A major threat to log integrity is log injection, also called log forging. This occurs when an attacker submits malicious input that is written directly into the log files, potentially breaking the log format or injecting false entries. To prevent this, treat all log data as untrusted. Always sanitize and encode user-supplied input before writing it to logs. Better yet, use your structured logging library's native methods for adding fields, which will handle proper escaping for the chosen output format (e.g., JSON escaping).
Centralizing Logs and Integrating with SIEM
Logs trapped on individual application servers are useless for real-time security monitoring. You must ship logs to a centralized, secure platform. This is typically a SIEM platform like Splunk, Azure Sentinel, or the Elastic Stack. Integration involves configuring an agent or library on your application server to forward logs in real-time. The SIEM then becomes your single pane of glass, aggregating application logs with network, endpoint, and identity logs to provide context.
For the integration to be successful, you must work with your security team to define a common schema or taxonomy. Agree on standard field names for critical attributes like user_id, source_ip, and event_action. This enables the SOC to write universal correlation rules. For instance, a rule could be: "Alert if 10 auth_failure events for the same user_id occur within 5 minutes, followed by an auth_success from a new source_ip." Without structured, normalized data, creating these cross-application detection rules is nearly impossible.
Creating Alerts for Suspicious Behavior
The ultimate goal of logging is to enable proactive detection. Static alerts for single events (like a single login failure) create alert fatigue. Instead, build alerts that recognize patterns and sequences of activity indicative of an attack.
Develop alerts for behavior patterns such as:
- Horizontal movement: A single user account accessing an abnormal number of internal application modules or endpoints in a short time.
- Data exfiltration: An unusually large volume of database
SELECToperations or data downloads triggered by a single session. - Application abuse: Rapid-fire execution of the same function (e.g., "create user") that could indicate automated tooling.
- Anomalous timing: Administrative actions or high-value transactions occurring outside of normal business hours for that user.
These alerts should be tuned over time to reduce false positives. Start with a lower sensitivity, review the triggered alerts weekly, and adjust the logic. The key is to move from "this event happened" to "this sequence of events tells a story of compromise."
Common Pitfalls
- Logging Everything (The "Debug" Default): Enabling verbose debug logging in production creates noise that drowns out security signals and imposes massive storage costs. Correction: Use different log levels (ERROR, WARN, INFO) judiciously. Security events should be logged at the INFO or WARN level. Configure your logging framework in production to only write security-relevant levels to your central SIEM.
- Storing Sensitive Data in Logs: Accidentally logging credit card numbers, passwords, session tokens, or full PII creates a catastrophic secondary data breach. Correction: Implement proactive data masking or filtering in your logging pipeline. Use placeholders like
[REDACTED]or hash values (where legally permissible) for any sensitive field before it is ever written to disk or transmitted.

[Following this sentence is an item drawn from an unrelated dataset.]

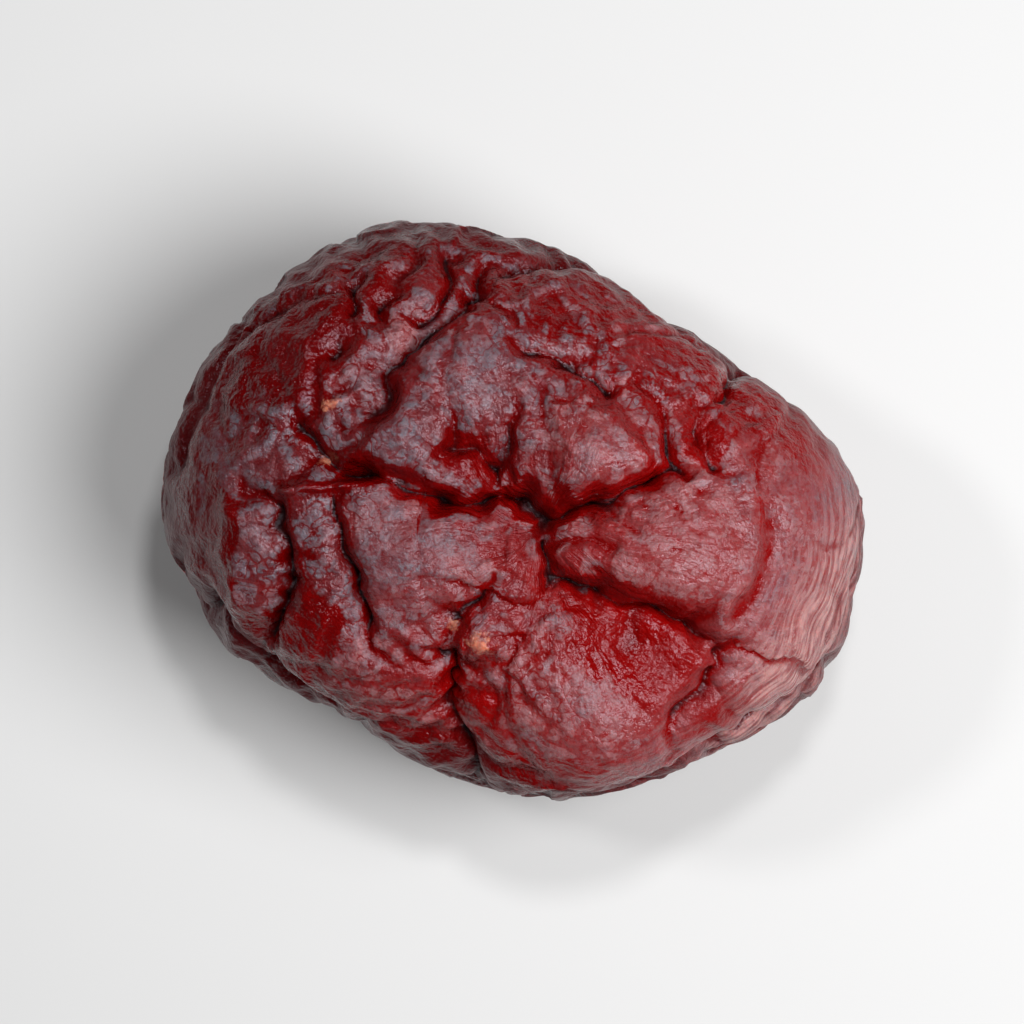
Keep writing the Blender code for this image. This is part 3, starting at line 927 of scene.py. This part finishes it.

- Ignoring Log Retention and Integrity: Storing logs for too short a period renders historical investigation futile. Allowing developers unrestricted access to log systems lets them delete evidence. Correction: Define a log retention policy (often 90 days hot, 1 year cold) based on regulatory and investigative needs. Enforce strict access controls and use Write-Once-Read-Many (WORM) storage or integrity-checking hashes to prevent tampering.
- Failing to Test the Pipeline: Assuming logs are flowing correctly to the SIEM is a major operational risk. Correction: Implement a weekly test: generate a known test security event in a pre-production environment and verify it appears in the SIEM dashboard within the expected time frame and with all fields parsed correctly.
Summary
- Security logging is intentional instrumentation. You must explicitly code logs for critical authentication, authorization, and sensitive data events to enable detection and forensics.
- Structured logging (e.g., JSON) is foundational for enabling automated parsing, correlation, and analysis in SIEM platforms, turning raw data into searchable intelligence.
- Protect your logs as critical assets. Prevent log injection through input sanitization, never store sensitive data, and enforce strict access controls and retention policies to ensure integrity.
- The value is realized in centralization and correlation. Integrating application logs with a SIEM provides the context needed to see cross-system attack chains.
- Move from simple alerts to behavioral detection. Build SIEM alerts that look for sequences and patterns of activity, such as rapid failures followed by success or anomalous data access volumes, to find real threats without overwhelming analysts.